We previously reported a case wherein augmented weight loss was achieved after LAGB by gastric plication. This effectiveness in weight loss demonstrated by combining both procedures led to the invention of LAGBP [20]. So, in 2009 we introduced this new procedure to overcome the concerns raised by LSG, LAGB and plication and named it as laparoscopic adjustable gastric banded plication (LAGBP) [21]. By maintaining the gastrointestinal continuity and being a relatively reversible procedure, laparoscopic adjustable gastric banded plication (LAGBP) compensates the lacunae of current surgical options [22, 23]. LAGBP can achieve moderate weight loss from the initial greater curvature plication and further weight loss could be augmented and maintained by adjusting the band during long-term follow-up.
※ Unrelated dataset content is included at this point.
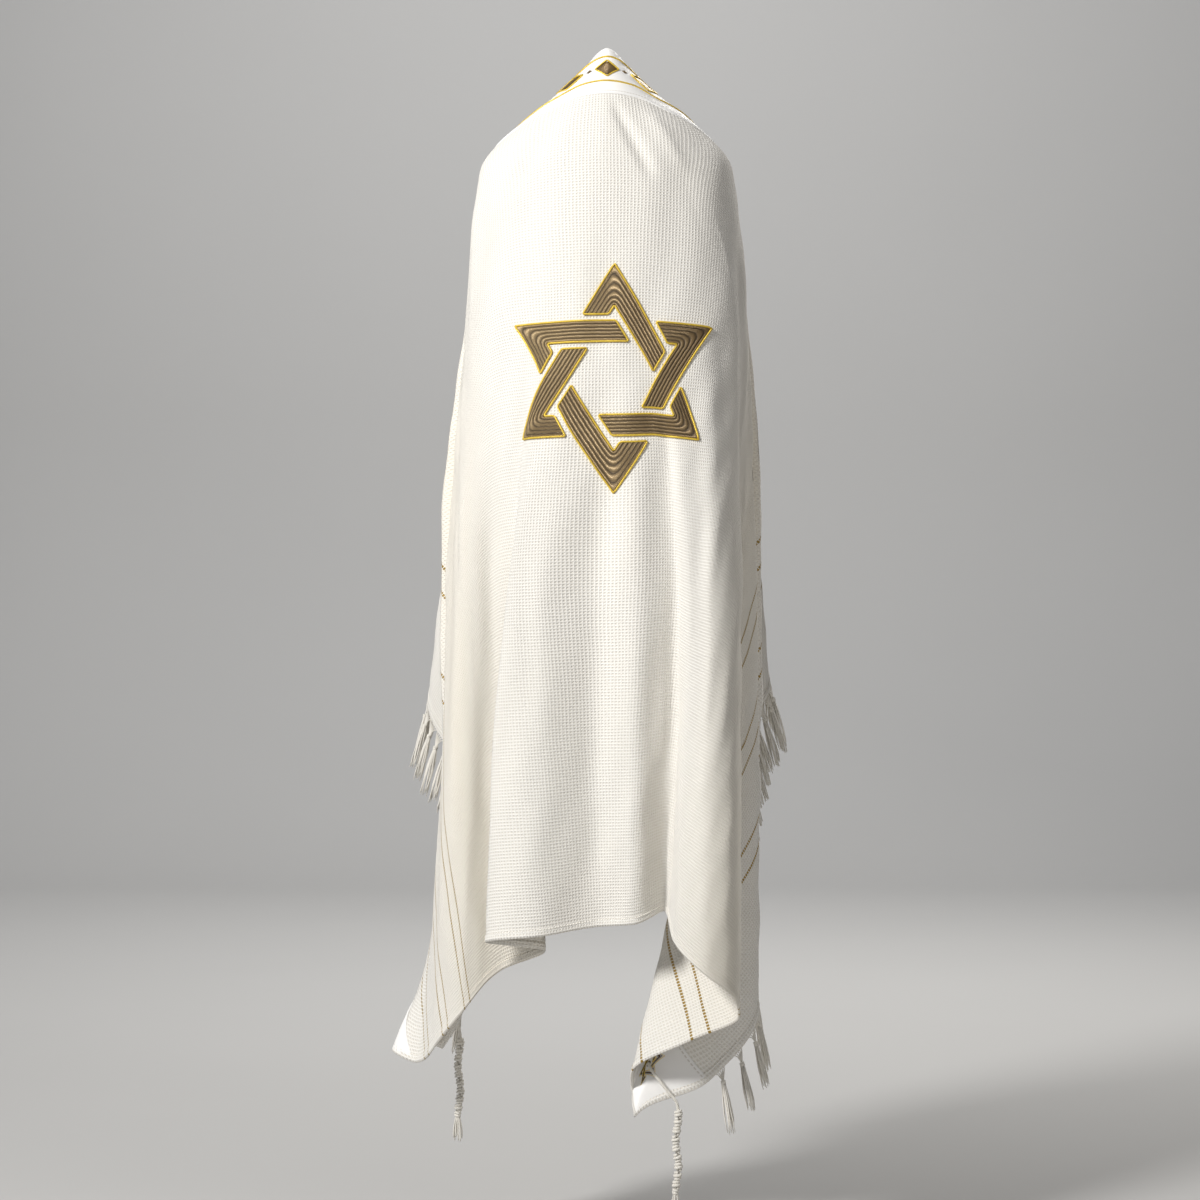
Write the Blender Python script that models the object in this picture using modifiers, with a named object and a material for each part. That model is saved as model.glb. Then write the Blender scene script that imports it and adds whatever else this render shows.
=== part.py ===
"""Prayer shawl (tallit) in its worn, hollow form, with no wearer inside.

One woven rectangle hangs from the back of the neck, goes over both shoulders and falls
open at the front.  Every point of the cloth has a flat place (across, down) on the cut
rectangle.  Straight rays on that rectangle run from the neck to its edge, and each ray
becomes one hanging line of the worn form.  The fold table says where those lines hang, and
the pleat runs gather the cloth between them, where the arms and the open front hold it.

Metres, +Z up, -Y the wearer's back, +Y the open front.  The origin is inside the neck.
"""

import math
from collections import namedtuple

import bmesh
import bpy
import numpy as np
from mathutils import Vector
from mathutils.bvhtree import BVHTree
from mathutils.geometry import barycentric_transform

# ---- the cut ----
HALF_WIDTH = 0.90          # half of the long side, from arm to arm
LENGTH = 1.30              # the short side, from neck to hem
NECK_HALF = 0.12           # half of the top edge that lies round the neck
EDGE_END = HALF_WIDTH + LENGTH   # way round the edge from the hem's middle to a top corner

# ---- thicknesses and gaps ----
CLOTH_THICK = 0.002
APPLIQUE_THICK = 0.0014
SEAM_GAP = 0.0003

# ---- the neck line, from the middle of the back to the front edges ----
NECK_X = 0.070             # half the neck opening at the front
NECK_BACK_Y = -0.040
NECK_DEPTH = 0.190         # pace at which the neck line leaves the back of the neck
NECK_BEND = 0.35           # how much it slows down towards the front
NECK_FALL = 0.030          # how far its front ends turn down
PEAK_Z = 0.075             # the neckband's top, in the middle of the back
PEAK_ROUND = 0.012         # half width over which that top is rounded
PEAK_SLOPE = 1.25          # fall of the neck line for each metre sideways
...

Moreover, LAGBP has been reported a comparable weight loss effect with sleeve gastrectomy and can achieve 54.9 to 56.3 % and

65.8 to 66.9 % EWL at 12 and 24 post-operative months, respectively [24]. Several authors have reported variations in their technique, bougie size and suture material used to perform isolated plication [19, 25]. Our initial technique of placing the band first and then plicating the stomach resulted in higher incidence of gastric fundus herniation compared to that reported in a systematic review [26]. After our first 65 cases, since March 2012, we have modified our surgical techniques to avert the serious complications like gastric fundal herniation. Firstly, we switched from “banding-first” method to “plication-first” technique to facilitate complete fundus plication. Secondly, every individual’s stomach is different in size; stomach should be plicated based on the gastric plication formula (GPF) to ensure adequate plication. Third, devascularization of all greater curvature vessels impaired venous return of stomach and causing more edema after surgery. By preserving the right gastroepiploic vessels, we improved postoperative vomiting and gastric fundal herniation [27]. Fourth, we replaced the second layer plication from 2-O Ethibond Excel to continuous 2-O Prolene sutures (Ethicon, Somerville, NJ, USA), to tighten the outer layer of greater curvature plication. This technique has become our standard and the same is described later in technique.